While getting ready to board the Aries, Fred chickens out and refuses to go on the mission. Bud Nesbitt who Wick claims is the cause of the Apollo 13 accident though Bud later reveals that Wick was responsible, tells Fred about the three commemorative coins given to him by President Johnson. He gave one coin to Neil Armstrong, another to Jim Lovell, and finally shows Randall a gold coin reading "Bravery". "It hasn't done me much good," Bud says, "Maybe it'll mean something to you one day." Randall then quotes the Lion from The Wizard of Oz: "If I were king of the forest!"

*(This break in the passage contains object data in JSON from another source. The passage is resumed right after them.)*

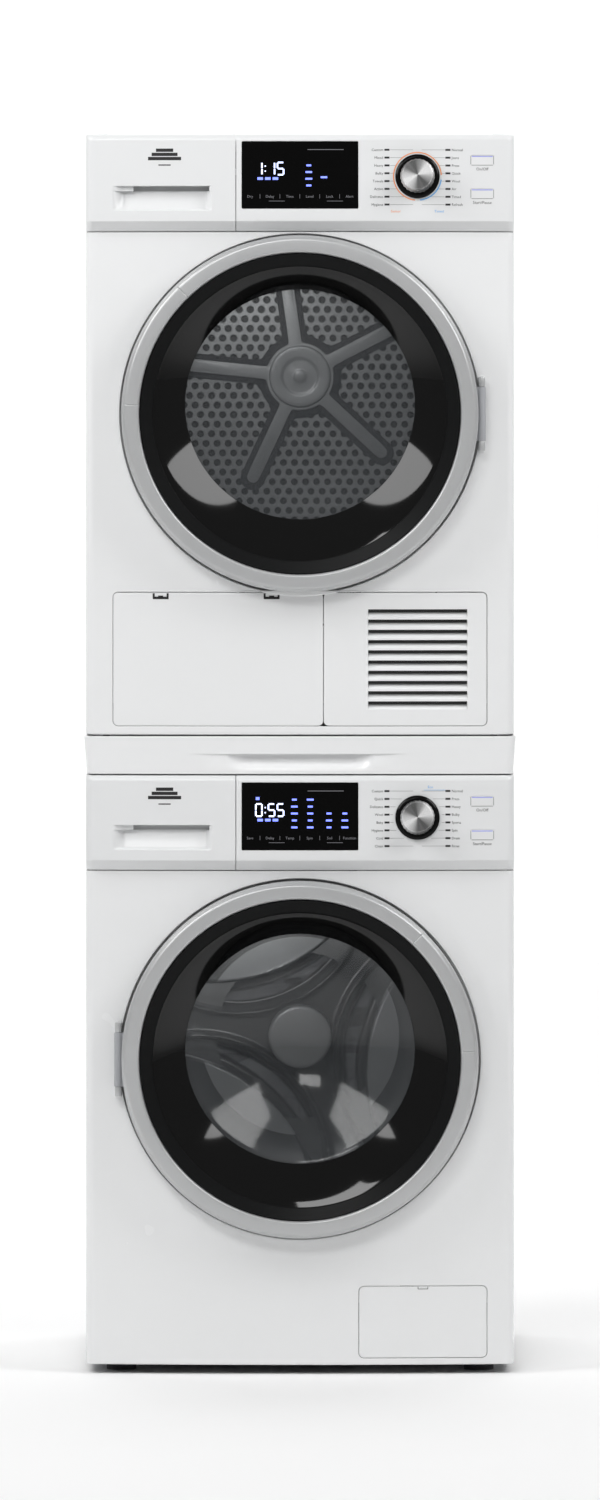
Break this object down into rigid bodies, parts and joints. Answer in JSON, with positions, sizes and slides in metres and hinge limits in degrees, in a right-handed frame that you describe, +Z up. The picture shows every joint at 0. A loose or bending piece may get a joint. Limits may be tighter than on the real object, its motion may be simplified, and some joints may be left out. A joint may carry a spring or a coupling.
{
  "type": "washer dryer stack",
  "caption": "Front-loading washer with a condenser dryer stacked above it on a pull-out shelf kit: round glass doors, control fascias, drums and belt drives.",
  "frame": {"origin": "centre of the bounding box at floor level, under the washer's feet", "axes": "+Z up, fronts face -Y, +X to the right seen from the front"},
  "size_m": [0.6, 0.624, 1.722],
  "materials": {
    "white_enamel": "stoved gloss enamel",
    "white_plastic": "satin moulded plastic",
    "silver_trim": "silver plated plastic",
    "knob_metal": "spun metal",
    "black_gloss": "polished black",
    "dark_plastic": "textured",
    "grey_plastic": "moulded",
    "smoked_glass": "polished",
    "stainless": "brushed",
    "zinc_steel": "galvanised",
    "door_rubber": "matt",
    "belt_rubber": "matt",
    "concrete": "cast",
    "cast_aluminium": "as cast"
  },
  "bodies": {
    "stack": {"washer_cabinet": "white_enamel", "washer_base": "zinc_steel", "washer_front_panel": "white_enamel", "washer_door_hinge": "dark_plastic", "washer_fascia": "white_plastic", "washer_display": "black_gloss", "washer_gasket": "door_rubber", "washer_spring_left": "zinc_steel", "washer_damper_left": "dark_plastic", "washer_spring_right": "zinc_steel", "washer_damper_right": "dark_plastic", "washer_drain_pump": "grey_plastic", "kit_frame": "white_enamel", "dryer_cabinet": "white_enamel", "dryer_base": "zinc_steel", "dryer_front_panel": "white_enamel", "dryer_top_cover": "white_plastic", "dryer_door_hinge": "dark_plastic", "dryer_fascia": "white_plastic", "dryer_display": "black_gloss", "dryer_bulkhead": "zinc_steel", "dryer_belt": "belt_rubber", "dryer_motor": "cast_aluminium", "dryer_condenser": "cast_aluminium", "dryer_vent_grille": "white_plastic"},
    "washer_door": {"washer_door_ring": "silver_trim", "washer_door_bezel": "black_gloss", "washer_door_glass": "smoked_glass", "washer_door_frame": "grey_plastic"},
    "washer_tub": {"washer_tub": "grey_plastic", "washer_motor": "cast_aluminium", "washer_counterweight": "concrete", "washer_belt": "belt_rubber"},
    "washer_drum": {"washer_drum": "stainless", "washer_pulley": "cast_aluminium"},
    "washer_motor_pulley": {"washer_motor_pulley": "zinc_steel"},
    "washer_knob": {"washer_knob": "knob_metal"},
    "washer_power_button": {"washer_power_button": "white_plastic"},
    "washer_start_button": {"washer_start_button": "white_plastic"},
    "washer_drawer": {"washer_drawer_front": "white_plastic", "washer_detergent_tray": "grey_plastic"},
    "washer_filter_cap": {"washer_filter_cap": "dark_plastic"},
    "washer_drain_flap": {"washer_drain_flap": "white_plastic"},
    "washer_foot_1": {"washer_foot_1": "dark_plastic"},
    "washer_foot_2": {"washer_foot_2": "dark_plastic"},
    "washer_foot_3": {"washer_foot_3": "dark_plastic"},
    "washer_foot_4": {"washer_foot_4": "dark_plastic"},
    "kit_shelf": {"kit_shelf": "white_plastic"},
    "dryer_door": {"dryer_door_ring": "silver_trim", "dryer_door_bezel": "black_gloss", "dryer_door_glass": "smoked_glass", "dryer_door_frame": "grey_plastic"},
    "dryer_drum": {"dryer_drum": "stainless"},
    "dryer_fan": {"dryer_fan": "dark_plastic"},
    "dryer_knob": {"dryer_knob": "knob_metal"},
    "dryer_power_button": {"dryer_power_button": "white_plastic"},
    "dryer_start_button": {"dryer_start_button": "white_plastic"},
    "dryer_water_tank": {"dryer_water_tank": "white_plastic"},
    "dryer_lint_filter": {"dryer_lint_filter": "dark_plastic"},
    "dryer_service_flap": {"dryer_service_flap": "white_plastic"}
  },
  "joints": [
    {"name": "washer_door_hinge", "type": "hinge", "parent": "stack", "child": "washer_door", "pos_m": [-0.252, -0.288, 0.438], "axis": [0, 0, -1], "range_deg": [0, 150]},
    {"name": "dryer_door_hinge", "type": "hinge", "parent": "stack", "child": "dryer_door", "pos_m": [0.252, -0.288, 1.3335], "axis": [0, 0, 1], "range_deg": [0, 150]},
    {"name": "washer_tub_float", "type": "slide", "parent": "stack", "child": "washer_tub", "axis": [0, 0, 1], "range_m": [-0.008, 0.008], "stiffness_N_per_m": 20000, "springref_m": 0.00969, "deforming": ["washer_spring_left", "washer_spring_right", "washer_damper_left", "washer_damper_right", "washer_gasket"]},
    {"name": "washer_drum_spin", "type": "hinge", "parent": "washer_tub", "child": "washer_drum", "pos_m": [0, 0, 0.443], "axis": [0, 1, 0], "continuous": true},
    {"name": "washer_motor_spin", "type": "hinge", "parent": "washer_tub", "child": "washer_motor_pulley", "pos_m": [0, 0.14, 0.121], "axis": [0, 1, 0], "continuous": true},
    {"name": "washer_knob_turn", "type": "hinge", "parent": "stack", "child": "washer_knob", "pos_m": [0.163, -0.28264, 0.773], "axis": [0, -0.998, 0.0635], "continuous": true},
    {"name": "washer_power_press", "type": "slide", "parent": "stack", "child": "washer_power_button", "axis": [0, 1, 0], "range_m": [0, 0.0012], "stiffness_N_per_m": 1000, "springref_m": -0.0005},
    {"name": "washer_start_press", "type": "slide", "parent": "stack", "child": "washer_start_button", "axis": [0, 1, 0], "range_m": [0, 0.0012], "stiffness_N_per_m": 1000, "springref_m": -0.0005},
    {"name": "dryer_knob_turn", "type": "hinge", "parent": "stack", "child": "dryer_knob", "pos_m": [0.163, -0.28256, 1.663], "axis": [0, -0.9981, 0.0618], "continuous": true},
    {"name": "dryer_power_press", "type": "slide", "parent": "stack", "child": "dryer_power_button", "axis": [0, 1, 0], "range_m": [0, 0.0012], "stiffness_N_per_m": 1000, "springref_m": -0.0005},
    {"name": "dryer_start_press", "type": "slide", "parent": "stack", "child": "dryer_start_button", "axis": [0, 1, 0], "range_m": [0, 0.0012], "stiffness_N_per_m": 1000, "springref_m": -0.0005},
    {"name": "washer_drawer_slide", "type": "slide", "parent": "stack", "child": "washer_drawer", "axis": [0, -1, 0], "range_m": [0, 0.25]},
    {"name": "washer_filter_turn", "type": "hinge", "parent": "stack", "child": "washer_filter_cap", "pos_m": [0.17075, -0.24, 0.0725], "axis": [0, -1, 0], "range_deg": [0, 360]},
    {"name": "washer_drain_flap_hinge", "type": "hinge", "parent": "stack", "child": "washer_drain_flap", "pos_m": [0.17075, -0.2775, 0.023], "axis": [1, 0, 0], "range_deg": [0, 85]},
    {"name": "washer_foot_1_turn", "type": "hinge", "parent": "stack", "child": "washer_foot_1", "pos_m": [-0.2495, -0.202, 0.01], "axis": [0, 0, 1], "continuous": true},
    {"name": "washer_foot_2_turn", "type": "hinge", "parent": "stack", "child": "washer_foot_2", "pos_m": [0.2495, -0.202, 0.01], "axis": [0, 0, 1], "continuous": true},
    {"name": "washer_foot_3_turn", "type": "hinge", "parent": "stack", "child": "washer_foot_3", "pos_m": [-0.2495, 0.246, 0.01], "axis": [0, 0, 1], "continuous": true},
    {"name": "washer_foot_4_turn", "type": "hinge", "parent": "stack", "child": "washer_foot_4", "pos_m": [0.2495, 0.246, 0.01], "axis": [0, 0, 1], "continuous": true},
    {"name": "kit_shelf_slide", "type": "slide", "parent": "stack", "child": "kit_shelf", "axis": [0, -1, 0], "range_m": [0, 0.3]},
    {"name": "dryer_drum_spin", "type": "hinge", "parent": "stack", "child": "dryer_drum", "pos_m": [0, 0.2, 1.3935], "axis": [0, 1, 0], "continuous": true},
    {"name": "dryer_fan_spin", "type": "hinge", "parent": "stack", "child": "dryer_fan", "pos_m": [0.15, 0, 0.968], "axis": [0, 1, 0], "continuous": true},
    {"name": "dryer_tank_slide", "type": "slide", "parent": "stack", "child": "dryer_water_tank", "axis": [0, -1, 0], "range_m": [0, 0.38]},
    {"name": "dryer_filter_lift", "type": "slide", "parent": "stack", "child": "dryer_lint_filter", "axis": [0, 0, 1], "range_m": [0, 0.12]},
    {"name": "dryer_service_flap_hinge", "type": "hinge", "parent": "stack", "child": "dryer_service_flap", "pos_m": [-0.1137, -0.2785, 0.9005], "axis": [1, 0, 0], "range_deg": [0, 90]}
  ],
  "couplings": [
    {"joint": "washer_motor_spin", "follows": "washer_drum_spin", "ratio": 7.875},
    {"joint": "dryer_fan_spin", "follows": "dryer_drum_spin", "ratio": 22.083}
  ]
}
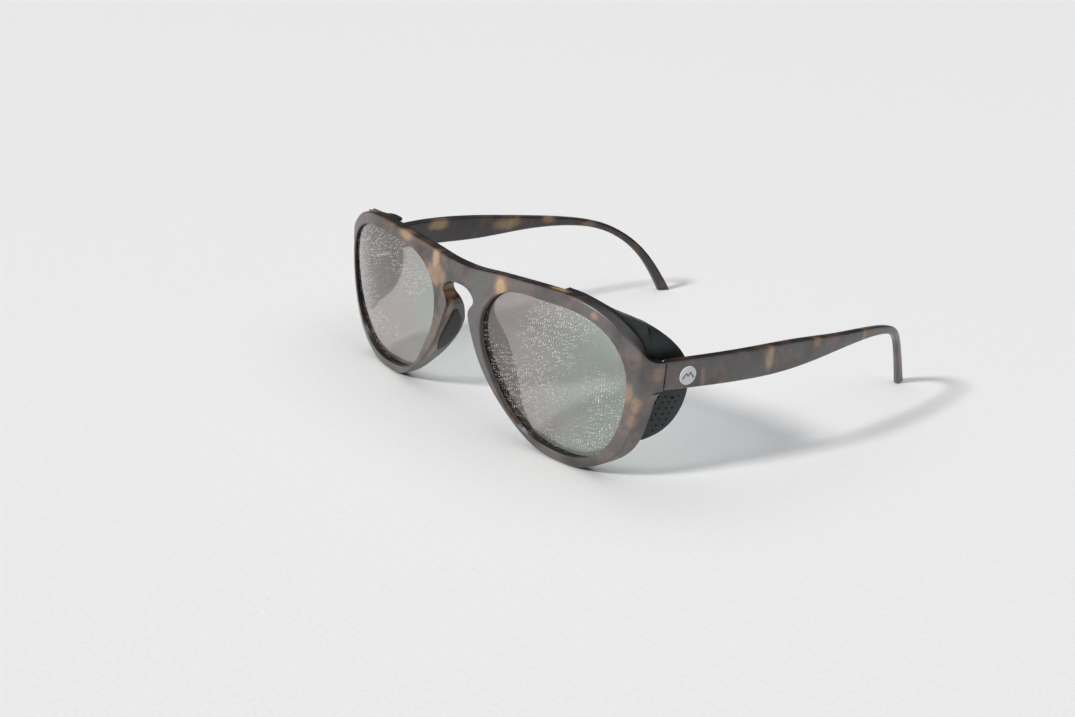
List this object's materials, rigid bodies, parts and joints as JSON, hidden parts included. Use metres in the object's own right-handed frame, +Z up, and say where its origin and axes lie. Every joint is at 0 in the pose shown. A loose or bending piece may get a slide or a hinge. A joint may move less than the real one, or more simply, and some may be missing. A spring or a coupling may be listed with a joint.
{
  "type": "glacier glasses",
  "caption": "Keyhole-bridge sunglasses for snow and high mountains, with hinged temples, tinted lenses and clip-on perforated side shields that fold in with the temples.",
  "frame": {"origin": "centre of the glasses' plan, on the level floor that the rims and temple tips stand on", "axes": "-Y the way the wearer looks, +X the wearer's left, +Z up"},
  "size_m": [0.1432, 0.1492, 0.0491],
  "materials": {
    "tortoise": "matte dark tortoise",
    "lens": "green-grey sun tint with a thin mirror coat",
    "nose_pad": "matte",
    "temple_disc": "satin white",
    "hinge": "brushed",
    "magnet": "plated",
    "shield": "matte black, flexible"
  },
  "bodies": {
    "frame": {"frame_front": "tortoise", "lens_left": "lens", "nose_pad_left": "nose_pad", "hinge_front_leaf_left": "hinge", "hinge_screw_left": "hinge", "frame_magnet_1_left": "magnet", "frame_magnet_2_left": "magnet", "lens_right": "lens", "nose_pad_right": "nose_pad", "hinge_front_leaf_right": "hinge", "hinge_screw_right": "hinge", "frame_magnet_1_right": "magnet", "frame_magnet_2_right": "magnet"},
    "temple_left": {"temple_left": "tortoise", "temple_disc_left": "temple_disc", "hinge_temple_leaf_left": "hinge"},
    "shield_left": {"shield_rail_left": "shield", "shield_magnet_1_left": "magnet", "shield_magnet_2_left": "magnet"},
    "wing_left": {"shield_wing_left": "shield"},
    "temple_right": {"temple_right": "tortoise", "temple_disc_right": "temple_disc", "hinge_temple_leaf_right": "hinge"},
    "shield_right": {"shield_rail_right": "shield", "shield_magnet_1_right": "magnet", "shield_magnet_2_right": "magnet"},
    "wing_right": {"shield_wing_right": "shield"}
  },
  "joints": [
    {"name": "temple_left_fold", "type": "hinge", "parent": "frame", "child": "temple_left", "pos_m": [0.0636, -0.0593, 0.0324], "axis": [0, 0, 1], "range_deg": [0, 84]},
    {"name": "temple_right_fold", "type": "hinge", "parent": "frame", "child": "temple_right", "pos_m": [-0.0636, -0.0593, 0.0324], "axis": [0, 0, -1], "range_deg": [0, 74]},
    {"name": "shield_left_pull", "type": "slide", "parent": "frame", "child": "shield_left", "axis": [0, 1, 0], "range_m": [0, 0.045]},
    {"name": "shield_right_pull", "type": "slide", "parent": "frame", "child": "shield_right", "axis": [0, 1, 0], "range_m": [0, 0.045]},
    {"name": "wing_left_fold", "type": "hinge", "parent": "shield_left", "child": "wing_left", "pos_m": [0.0618, -0.0598, 0.029], "axis": [0, -0.0718, 0.9974], "range_deg": [0, 84]},
    {"name": "wing_right_fold", "type": "hinge", "parent": "shield_right", "child": "wing_right", "pos_m": [-0.0618, -0.0598, 0.029], "axis": [0, 0.0718, -0.9974], "range_deg": [0, 74]}
  ],
  "couplings": [
    {"joint": "wing_left_fold", "follows": "temple_left_fold", "ratio": 1},
    {"joint": "wing_right_fold", "follows": "temple_right_fold", "ratio": 1}
  ]
}
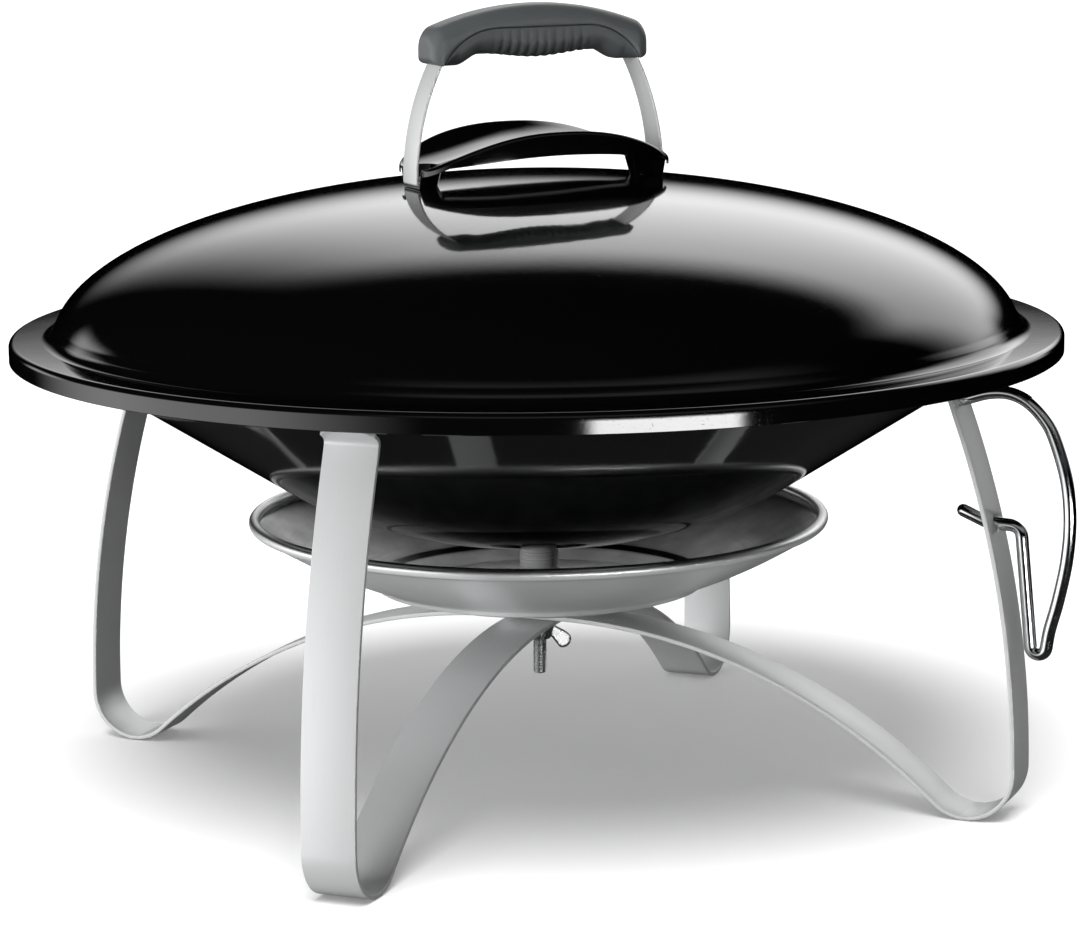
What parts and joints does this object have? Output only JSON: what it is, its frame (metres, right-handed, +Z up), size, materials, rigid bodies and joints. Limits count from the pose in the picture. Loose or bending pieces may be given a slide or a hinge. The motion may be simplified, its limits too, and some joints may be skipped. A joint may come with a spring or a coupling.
{
  "type": "fire_bowl",
  "caption": "round enamelled fire bowl with domed lift-off lid, looped handle over a heat shield, two crossed flat-bar legs, ash pan and wire lid hanger",
  "frame": {"origin": "on the floor, under the centre of the bowl", "axes": "+Z up; the four legs stand on the diagonals, and the one at +X -Y carries the wire lid hanger; the grip lies nearly along X"},
  "size_m": [0.75, 0.75, 0.5599],
  "materials": {
    "black_enamel": "gloss",
    "gloss_shield": "gloss",
    "satin_strap": "satin",
    "satin_aluminium": "satin",
    "bright_chrome": "mirror",
    "zinc": "satin",
    "grey_nylon": "matte",
    "ribbed_nylon": "matte",
    "grate_steel": "satin"
  },
  "bodies": {
    "base": {"bowl": "black_enamel", "ash_pan": "satin_aluminium", "spacer_tube": "bright_chrome", "centre_stud": "zinc", "stud_washer": "zinc", "leg_strap_upper": "satin_strap", "leg_strap_lower": "satin_strap", "lid_hanger": "bright_chrome"},
    "lid_with_handle": {"lid": "black_enamel", "handle_grip_upper": "grey_nylon", "handle_grip_lower": "ribbed_nylon", "handle_bracket": "satin_strap", "heat_shield": "gloss_shield", "handle_bolt_left": "zinc", "handle_bolt_right": "zinc", "handle_washer_left": "zinc", "handle_washer_right": "zinc", "handle_nut_left": "zinc", "handle_nut_right": "zinc", "grip_screw_left": "zinc", "grip_screw_right": "zinc"},
    "grate": {"fire_grate": "grate_steel"},
    "loose_washer": {"strap_washer": "zinc"},
    "nut": {"wing_nut": "zinc"}
  },
  "joints": [
    {"name": "lid_lift", "type": "slide", "parent": "base", "child": "lid_with_handle", "axis": [0, 0, 1], "range_m": [0, 0.3]},
    {"name": "grate_lift", "type": "slide", "parent": "base", "child": "grate", "axis": [0, 0, 1], "range_m": [0, 0.12]},
    {"name": "nut_drop", "type": "slide", "parent": "base", "child": "loose_washer", "axis": [0, 0, -1], "range_m": [0, 0.006]},
    {"name": "nut_spin", "type": "hinge", "parent": "loose_washer", "child": "nut", "pos_m": [0, 0, 0.1], "axis": [0, 0, -1], "range_deg": [0, 1440]}
  ],
  "couplings": [
    {"joint": "nut_drop", "follows": "nut_spin", "m_per_rad": 0.00023873}
  ]
}
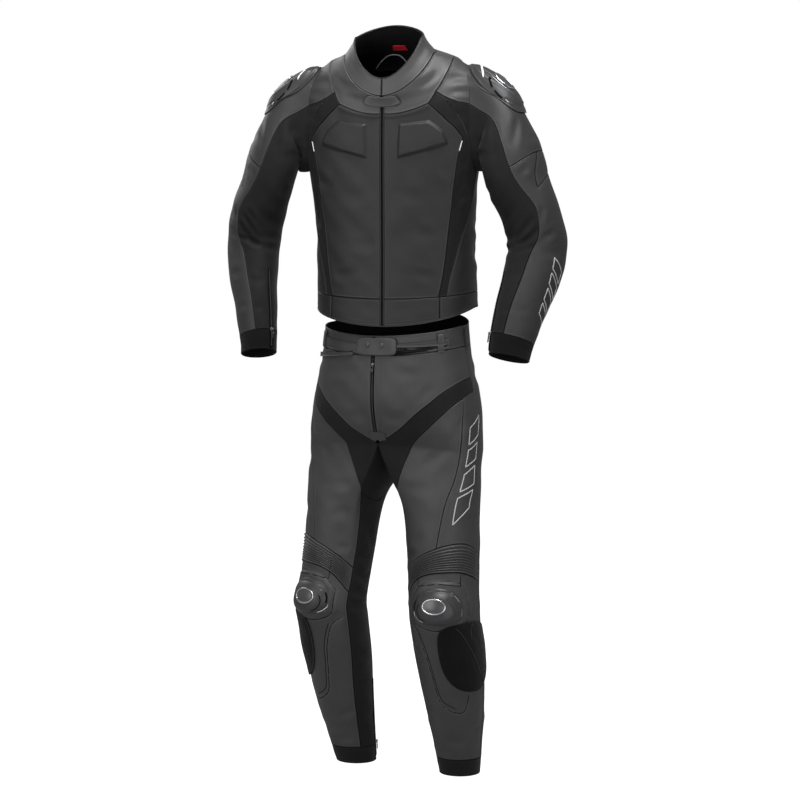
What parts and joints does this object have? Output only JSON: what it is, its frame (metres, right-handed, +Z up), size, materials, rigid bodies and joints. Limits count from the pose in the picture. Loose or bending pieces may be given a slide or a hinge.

Fred, along with Commander Overbeck, geologist Julie Ford, and Ulysses, a trained chimpanzee, will look for fossils on Mars. To save on resources, crew members are put into "hypersleep" for eight months while the ship floats towards Mars. Ulysses purposely takes Fred's "hypersleep chamber" for his own and Fred has to sleep in Ulysses' chimp-sized chamber. He sleeps for only 13 minutes and has to stay up alone for eight months. While looking at Mars weather data, Fred notices severe sandstorms that could endanger the crew. He contacts Bud in Houston and tells him about the storms that are forecast to hit the landing site. If the crew get caught in the storms, they could be lost forever. Bud tells Wick about the situation, but Wick ignores him. The crew makes it to Mars, after Overbeck tells off Fred for being awake the whole time and using all the food—except food that the former despises: (anchovy paste, creamed liver, and gefilte fish)—for painting. They land the Pilgrim on the Martian surface. As Overbeck prepares to be the first human to step on Mars, Fred slips from the ladder and accidentally lands first.
 
A day after the crew lands, the sandstorms arrive ahead of schedule. After almost losing Overbeck and Ulysses in the sandstorm, the crew lifts off from the Martian surface. Wick is replaced by Bud when it becomes clear that Wick does not trust his NASA crew. The ship has almost made it out of the sandstorm when rocks kicked up by the wind hit the lander. Pilgrim 1 loses power and begins to spin out of control. Fred has to rewire the entire system, reboot it and power everything back up in less than two minutes or they will crash. With less than 20 seconds, he has to complete the circuit. He frantically searches for something and finally shoves the commemorative coin into the slot, allowing the lander to regain power. The crew safely return to the Aries orbiting Mars. Fred asks Julie to dance with him in zero gravity to "When You Wish Upon a Star" while wearing a silver tux and a gold dress made from the space blankets that he cut up during his accident with the sleep pod.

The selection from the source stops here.